• [RECORDED DATA]:

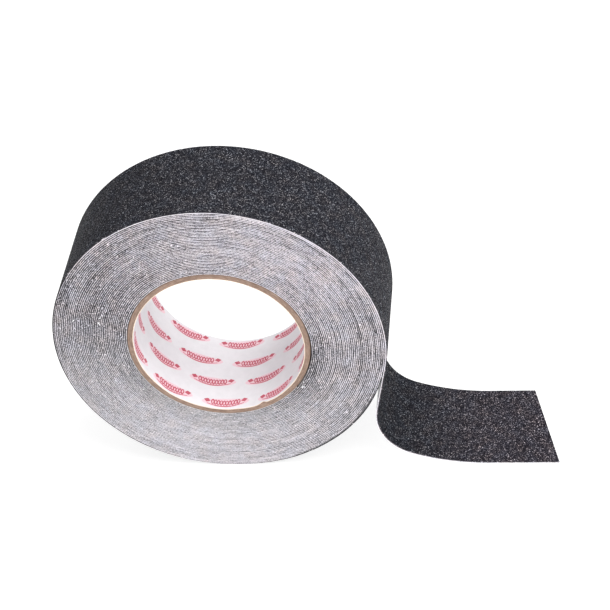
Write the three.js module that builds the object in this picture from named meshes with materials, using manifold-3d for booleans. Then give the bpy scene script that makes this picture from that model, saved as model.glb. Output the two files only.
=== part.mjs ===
// Roll of self-adhesive anti-slip grip tape, standing on its rim with the free end laid out on the floor.
// Millimetres, +Z up. The origin is on the floor under the roll's axis, at the middle of the tape's width.
// The roll's axis lies along Y, its front face looks along -Y, and the free end runs out along +X.
import * as THREE from "three";
import Module from "manifold-3d";
import * as BufferGeometryUtils from "three/addons/utils/BufferGeometryUtils.js";

// ---- driving dimensions ----
const TAPE_WIDTH = 48;
const BORE_RADIUS = 38.1;
const PRINTED_PLY = 0.3;
const CORE_OUTER_RADIUS = 40.7;
const ROLL_RADIUS = 74.6;
const LINER = 0.15;
const ADHESIVE = 0.12;
const FILM = 0.14;
const GRIT = 0.4;
const PITCH = LINER + ADHESIVE + FILM + GRIT;
const SKIN_GAP = 0.02;
const BAND_TURNS = 14;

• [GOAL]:
Repeat the material in full, exactly as it stands.

• [OUTPUT OF THE TASK]:
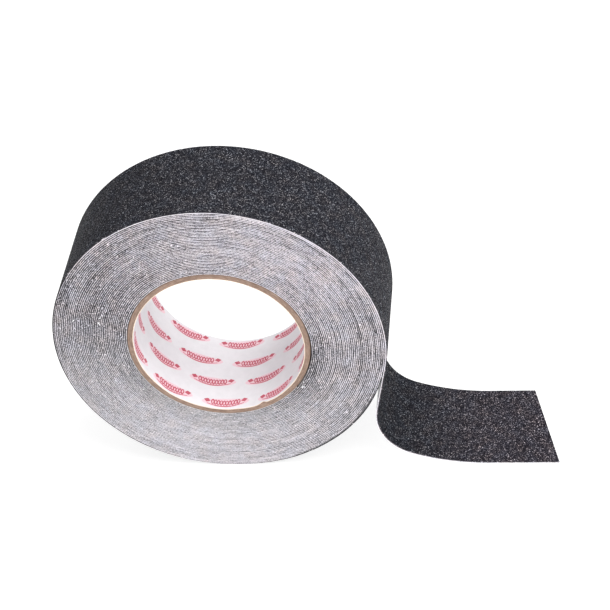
Write the three.js module that builds the object in this picture from named meshes with materials, using manifold-3d for booleans. Then give the bpy scene script that makes this picture from that model, saved as model.glb. Output the two files only.
=== part.mjs ===
// Roll of self-adhesive anti-slip grip tape, standing on its rim with the free end laid out on the floor.
// Millimetres, +Z up. The origin is on the floor under the roll's axis, at the middle of the tape's width.
// The roll's axis lies along Y, its front face looks along -Y, and the free end runs out along +X.
import * as THREE from "three";
import Module from "manifold-3d";
import * as BufferGeometryUtils from "three/addons/utils/BufferGeometryUtils.js";

// ---- driving dimensions ----
const TAPE_WIDTH = 48;
const BORE_RADIUS = 38.1;
const PRINTED_PLY = 0.3;
const CORE_OUTER_RADIUS = 40.7;
const ROLL_RADIUS = 74.6;
const LINER = 0.15;
const ADHESIVE = 0.12;
const FILM = 0.14;
const GRIT = 0.4;
const PITCH = LINER + ADHESIVE + FILM + GRIT;
const SKIN_GAP = 0.02;
const BAND_TURNS = 14;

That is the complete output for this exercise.